There is no choice: Ubuntu desktop machines necessarily have the NVIDIA drivers installed; the only question is whether it's the Ubuntu repo or the NVIDIA repo.
Microk8s is frequently used on desktop machines, with a docker and podman installation and other GPU software; that's another reason a driver needs to be preinstalled.
got it, seems like this option needs to be updated with microk8s installs. This problem will not happen with v1.11.0 of operator as it will not try to overwrite drivers if they are already pre-installed.

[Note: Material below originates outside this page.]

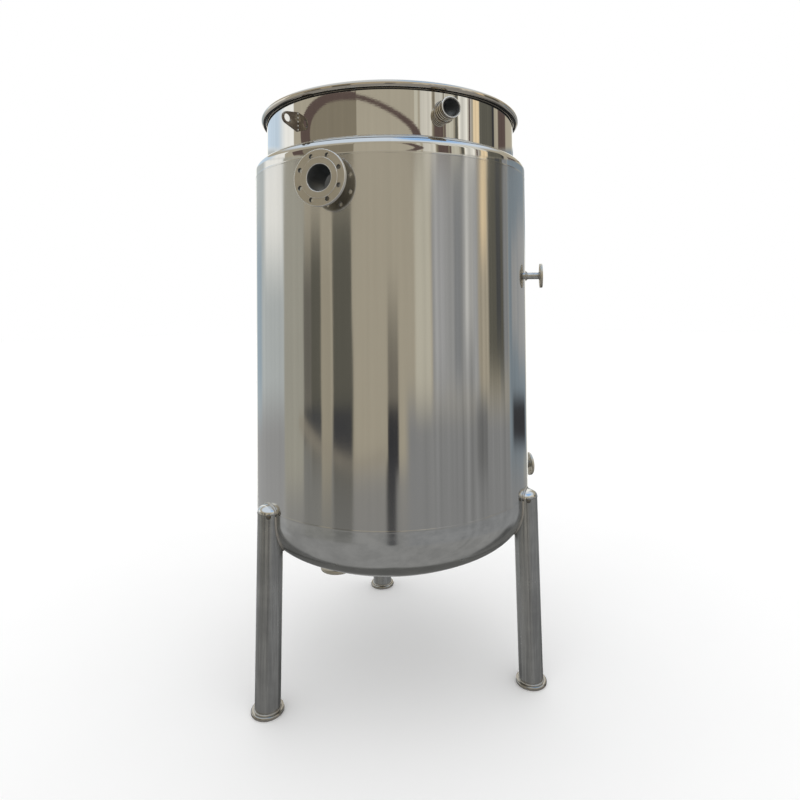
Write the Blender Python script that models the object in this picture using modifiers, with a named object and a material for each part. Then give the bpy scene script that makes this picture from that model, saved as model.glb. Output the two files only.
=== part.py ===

What helped me was to identify the pods from this error (i.e., your error logs):
cannot delete Pods with local storage (use --delete-emptydir-data to override): kube-system/metrics-server-5f8f64cb86-thks7, kube-system/kubernetes-dashboard-765646474b-f2bk5, kube-system/dashboard-metrics-scraper-6b6f796c8d-5gfcs
- Cordon the node
- Remove the pods manually mentioned in the error
- [restart the nvidia-driver-daemonset pod] (not sure if this is necessary)
Afterwards, when the pod was restarted it actually drained the node successfully, then installed the drivers, and automatically uncordoned the node afterwards.